__WHAT TO WORK ON__.
All lines from the one with "side_frame();" through the one with "cad_parts[node].hide_render = cad_parts[node].hide_viewport", and only those, are to be reproduced exactly, both ends included.

******************************

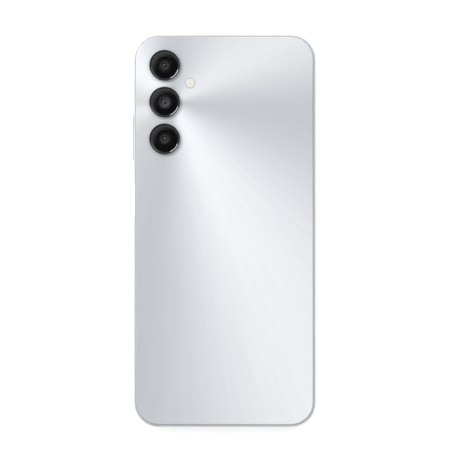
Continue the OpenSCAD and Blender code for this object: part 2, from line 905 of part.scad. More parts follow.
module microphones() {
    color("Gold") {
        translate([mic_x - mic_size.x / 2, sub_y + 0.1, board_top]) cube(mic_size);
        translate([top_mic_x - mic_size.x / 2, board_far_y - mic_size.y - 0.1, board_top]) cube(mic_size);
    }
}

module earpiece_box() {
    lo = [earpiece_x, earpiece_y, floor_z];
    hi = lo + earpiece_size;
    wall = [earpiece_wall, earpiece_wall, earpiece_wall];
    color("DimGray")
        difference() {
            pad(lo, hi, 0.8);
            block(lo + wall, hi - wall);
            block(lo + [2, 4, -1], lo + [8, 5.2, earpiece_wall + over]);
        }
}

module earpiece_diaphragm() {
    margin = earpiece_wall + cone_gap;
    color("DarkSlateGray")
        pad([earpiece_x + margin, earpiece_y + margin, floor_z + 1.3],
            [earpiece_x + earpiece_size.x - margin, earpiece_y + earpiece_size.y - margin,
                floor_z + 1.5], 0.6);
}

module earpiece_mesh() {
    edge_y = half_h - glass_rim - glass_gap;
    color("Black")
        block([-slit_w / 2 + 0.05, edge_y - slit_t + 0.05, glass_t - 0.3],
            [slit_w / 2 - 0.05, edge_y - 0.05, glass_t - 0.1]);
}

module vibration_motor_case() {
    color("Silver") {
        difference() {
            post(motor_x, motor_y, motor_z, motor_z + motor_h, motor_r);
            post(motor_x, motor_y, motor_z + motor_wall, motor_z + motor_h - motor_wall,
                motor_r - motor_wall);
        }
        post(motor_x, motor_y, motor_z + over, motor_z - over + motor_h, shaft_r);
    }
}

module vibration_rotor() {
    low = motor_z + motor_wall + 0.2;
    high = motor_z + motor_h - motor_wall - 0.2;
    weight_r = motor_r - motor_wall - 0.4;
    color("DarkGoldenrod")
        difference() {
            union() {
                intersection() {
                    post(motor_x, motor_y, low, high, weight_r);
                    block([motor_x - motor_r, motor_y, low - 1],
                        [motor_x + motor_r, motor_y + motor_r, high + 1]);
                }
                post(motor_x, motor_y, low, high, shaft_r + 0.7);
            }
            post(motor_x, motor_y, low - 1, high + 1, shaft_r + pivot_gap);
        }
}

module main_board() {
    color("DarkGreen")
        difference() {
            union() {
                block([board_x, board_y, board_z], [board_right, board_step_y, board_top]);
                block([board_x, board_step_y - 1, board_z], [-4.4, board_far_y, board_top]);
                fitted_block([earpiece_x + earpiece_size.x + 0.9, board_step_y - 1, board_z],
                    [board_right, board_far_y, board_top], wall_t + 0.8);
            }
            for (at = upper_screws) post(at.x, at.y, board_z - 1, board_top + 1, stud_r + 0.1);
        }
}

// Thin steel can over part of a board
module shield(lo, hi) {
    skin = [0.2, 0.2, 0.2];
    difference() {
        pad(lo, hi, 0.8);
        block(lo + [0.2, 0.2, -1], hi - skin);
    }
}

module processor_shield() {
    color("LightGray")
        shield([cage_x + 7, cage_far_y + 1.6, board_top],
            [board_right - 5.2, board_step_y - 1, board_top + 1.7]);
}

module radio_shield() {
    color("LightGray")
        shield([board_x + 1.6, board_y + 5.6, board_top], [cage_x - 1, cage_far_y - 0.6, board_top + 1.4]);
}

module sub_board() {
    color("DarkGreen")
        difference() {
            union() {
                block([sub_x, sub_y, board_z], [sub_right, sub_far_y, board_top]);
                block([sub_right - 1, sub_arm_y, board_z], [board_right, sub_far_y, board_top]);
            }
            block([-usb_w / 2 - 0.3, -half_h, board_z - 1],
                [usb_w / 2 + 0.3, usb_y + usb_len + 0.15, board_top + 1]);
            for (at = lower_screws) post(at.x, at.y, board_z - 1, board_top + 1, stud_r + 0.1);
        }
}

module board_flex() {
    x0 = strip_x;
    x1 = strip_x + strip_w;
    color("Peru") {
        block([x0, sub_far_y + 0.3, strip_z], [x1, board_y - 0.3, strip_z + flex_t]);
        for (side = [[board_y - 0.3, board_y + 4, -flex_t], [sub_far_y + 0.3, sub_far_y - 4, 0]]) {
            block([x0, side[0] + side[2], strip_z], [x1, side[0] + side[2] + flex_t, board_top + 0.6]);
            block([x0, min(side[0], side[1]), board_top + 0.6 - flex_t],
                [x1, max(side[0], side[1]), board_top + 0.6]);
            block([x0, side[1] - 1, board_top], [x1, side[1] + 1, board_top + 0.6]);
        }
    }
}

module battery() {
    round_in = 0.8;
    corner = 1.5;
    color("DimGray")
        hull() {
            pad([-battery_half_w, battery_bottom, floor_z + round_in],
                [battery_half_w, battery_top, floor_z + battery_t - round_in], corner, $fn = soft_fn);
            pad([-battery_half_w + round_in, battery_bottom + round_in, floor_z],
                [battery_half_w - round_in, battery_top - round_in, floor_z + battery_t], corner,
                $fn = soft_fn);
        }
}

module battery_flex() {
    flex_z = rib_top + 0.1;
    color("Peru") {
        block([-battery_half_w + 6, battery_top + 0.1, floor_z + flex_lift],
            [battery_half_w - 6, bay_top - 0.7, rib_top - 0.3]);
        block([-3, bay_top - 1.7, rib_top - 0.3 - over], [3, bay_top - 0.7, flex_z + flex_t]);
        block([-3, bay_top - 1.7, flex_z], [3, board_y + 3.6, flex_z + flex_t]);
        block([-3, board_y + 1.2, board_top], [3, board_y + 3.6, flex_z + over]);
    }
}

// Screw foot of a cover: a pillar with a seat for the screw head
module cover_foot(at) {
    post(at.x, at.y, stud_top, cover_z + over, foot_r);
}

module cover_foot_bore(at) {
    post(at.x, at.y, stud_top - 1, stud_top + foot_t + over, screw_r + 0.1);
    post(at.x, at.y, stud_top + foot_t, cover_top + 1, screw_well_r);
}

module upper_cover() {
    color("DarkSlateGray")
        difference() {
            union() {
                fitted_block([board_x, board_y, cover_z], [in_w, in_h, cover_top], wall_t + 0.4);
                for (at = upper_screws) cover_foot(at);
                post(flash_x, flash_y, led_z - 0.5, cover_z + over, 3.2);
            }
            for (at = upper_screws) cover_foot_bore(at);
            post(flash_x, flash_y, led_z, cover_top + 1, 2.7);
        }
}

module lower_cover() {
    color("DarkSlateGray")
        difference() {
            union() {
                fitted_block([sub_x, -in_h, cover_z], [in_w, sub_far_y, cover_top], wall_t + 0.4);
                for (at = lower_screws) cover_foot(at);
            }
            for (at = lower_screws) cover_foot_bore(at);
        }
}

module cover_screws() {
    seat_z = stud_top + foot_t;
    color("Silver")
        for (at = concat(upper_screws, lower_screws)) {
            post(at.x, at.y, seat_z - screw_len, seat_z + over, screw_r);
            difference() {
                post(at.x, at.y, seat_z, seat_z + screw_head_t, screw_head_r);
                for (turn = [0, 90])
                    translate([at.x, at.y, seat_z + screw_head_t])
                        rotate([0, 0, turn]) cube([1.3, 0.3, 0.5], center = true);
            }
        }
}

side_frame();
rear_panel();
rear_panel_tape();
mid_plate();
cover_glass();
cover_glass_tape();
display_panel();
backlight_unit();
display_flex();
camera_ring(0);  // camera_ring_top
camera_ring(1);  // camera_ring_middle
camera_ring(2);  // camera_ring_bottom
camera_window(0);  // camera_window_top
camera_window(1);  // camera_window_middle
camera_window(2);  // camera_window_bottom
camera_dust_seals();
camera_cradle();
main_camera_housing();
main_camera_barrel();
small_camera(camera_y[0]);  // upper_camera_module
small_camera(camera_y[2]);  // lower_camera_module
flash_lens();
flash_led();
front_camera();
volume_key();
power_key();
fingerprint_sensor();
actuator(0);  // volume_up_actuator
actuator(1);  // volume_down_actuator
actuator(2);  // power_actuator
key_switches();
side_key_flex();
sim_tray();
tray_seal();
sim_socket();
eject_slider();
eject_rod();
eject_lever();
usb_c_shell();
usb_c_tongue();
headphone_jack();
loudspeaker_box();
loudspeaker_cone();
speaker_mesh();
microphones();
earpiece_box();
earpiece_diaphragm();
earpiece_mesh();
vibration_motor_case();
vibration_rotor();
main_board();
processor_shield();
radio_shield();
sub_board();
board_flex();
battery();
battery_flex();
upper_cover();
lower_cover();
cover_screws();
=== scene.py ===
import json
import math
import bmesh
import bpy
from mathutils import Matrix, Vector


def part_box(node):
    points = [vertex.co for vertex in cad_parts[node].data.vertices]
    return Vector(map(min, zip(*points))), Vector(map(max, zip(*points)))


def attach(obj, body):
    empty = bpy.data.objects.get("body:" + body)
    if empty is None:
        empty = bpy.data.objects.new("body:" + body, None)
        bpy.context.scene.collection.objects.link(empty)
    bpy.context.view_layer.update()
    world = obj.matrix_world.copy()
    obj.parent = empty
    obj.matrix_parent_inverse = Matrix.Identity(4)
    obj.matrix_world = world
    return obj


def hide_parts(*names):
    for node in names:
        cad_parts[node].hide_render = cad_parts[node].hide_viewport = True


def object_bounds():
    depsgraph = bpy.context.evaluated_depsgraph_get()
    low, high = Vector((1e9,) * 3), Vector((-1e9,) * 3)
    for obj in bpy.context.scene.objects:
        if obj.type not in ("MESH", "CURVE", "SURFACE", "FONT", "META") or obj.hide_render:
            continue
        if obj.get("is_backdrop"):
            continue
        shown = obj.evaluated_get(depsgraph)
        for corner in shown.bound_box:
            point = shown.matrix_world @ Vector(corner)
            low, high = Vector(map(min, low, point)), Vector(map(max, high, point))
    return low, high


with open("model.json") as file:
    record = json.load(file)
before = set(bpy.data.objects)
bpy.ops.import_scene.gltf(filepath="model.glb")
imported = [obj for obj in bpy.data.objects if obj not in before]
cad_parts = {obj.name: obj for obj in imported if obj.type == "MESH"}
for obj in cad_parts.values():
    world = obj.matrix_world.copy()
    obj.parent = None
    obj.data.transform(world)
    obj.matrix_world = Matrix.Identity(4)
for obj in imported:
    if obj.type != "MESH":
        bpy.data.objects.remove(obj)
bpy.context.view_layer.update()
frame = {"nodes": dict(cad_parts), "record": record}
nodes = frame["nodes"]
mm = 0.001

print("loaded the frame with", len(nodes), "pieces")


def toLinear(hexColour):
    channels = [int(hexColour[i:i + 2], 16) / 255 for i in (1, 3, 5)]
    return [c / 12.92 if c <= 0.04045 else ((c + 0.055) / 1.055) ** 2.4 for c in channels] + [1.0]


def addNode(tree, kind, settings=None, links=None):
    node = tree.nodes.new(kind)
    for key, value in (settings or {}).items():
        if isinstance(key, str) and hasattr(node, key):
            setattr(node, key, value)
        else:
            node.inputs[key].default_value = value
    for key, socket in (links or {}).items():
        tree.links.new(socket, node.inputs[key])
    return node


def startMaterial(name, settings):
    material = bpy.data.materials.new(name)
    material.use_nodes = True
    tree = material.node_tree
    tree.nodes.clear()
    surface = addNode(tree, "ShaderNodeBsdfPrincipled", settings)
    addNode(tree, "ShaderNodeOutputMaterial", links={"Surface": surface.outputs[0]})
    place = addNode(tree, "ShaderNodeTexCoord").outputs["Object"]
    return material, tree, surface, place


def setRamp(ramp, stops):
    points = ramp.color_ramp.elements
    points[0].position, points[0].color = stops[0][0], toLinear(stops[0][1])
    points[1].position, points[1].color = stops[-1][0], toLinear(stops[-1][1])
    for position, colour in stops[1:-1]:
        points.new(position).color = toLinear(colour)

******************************

__WORKED ANSWER__.
side_frame();
rear_panel();
rear_panel_tape();
mid_plate();
cover_glass();
cover_glass_tape();
display_panel();
backlight_unit();
display_flex();
camera_ring(0);  // camera_ring_top
camera_ring(1);  // camera_ring_middle
camera_ring(2);  // camera_ring_bottom
camera_window(0);  // camera_window_top
camera_window(1);  // camera_window_middle
camera_window(2);  // camera_window_bottom
camera_dust_seals();
camera_cradle();
main_camera_housing();
main_camera_barrel();
small_camera(camera_y[0]);  // upper_camera_module
small_camera(camera_y[2]);  // lower_camera_module
flash_lens();
flash_led();
front_camera();
volume_key();
power_key();
fingerprint_sensor();
actuator(0);  // volume_up_actuator
actuator(1);  // volume_down_actuator
actuator(2);  // power_actuator
key_switches();
side_key_flex();
sim_tray();
tray_seal();
sim_socket();
eject_slider();
eject_rod();
eject_lever();
usb_c_shell();
usb_c_tongue();
headphone_jack();
loudspeaker_box();
loudspeaker_cone();
speaker_mesh();
microphones();
earpiece_box();
earpiece_diaphragm();
earpiece_mesh();
vibration_motor_case();
vibration_rotor();
main_board();
processor_shield();
radio_shield();
sub_board();
board_flex();
battery();
battery_flex();
upper_cover();
lower_cover();
cover_screws();
=== scene.py ===
import json
import math
import bmesh
import bpy
from mathutils import Matrix, Vector


def part_box(node):
    points = [vertex.co for vertex in cad_parts[node].data.vertices]
    return Vector(map(min, zip(*points))), Vector(map(max, zip(*points)))


def attach(obj, body):
    empty = bpy.data.objects.get("body:" + body)
    if empty is None:
        empty = bpy.data.objects.new("body:" + body, None)
        bpy.context.scene.collection.objects.link(empty)
    bpy.context.view_layer.update()
    world = obj.matrix_world.copy()
    obj.parent = empty
    obj.matrix_parent_inverse = Matrix.Identity(4)
    obj.matrix_world = world
    return obj


def hide_parts(*names):
    for node in names:
        cad_parts[node].hide_render = cad_parts[node].hide_viewport = True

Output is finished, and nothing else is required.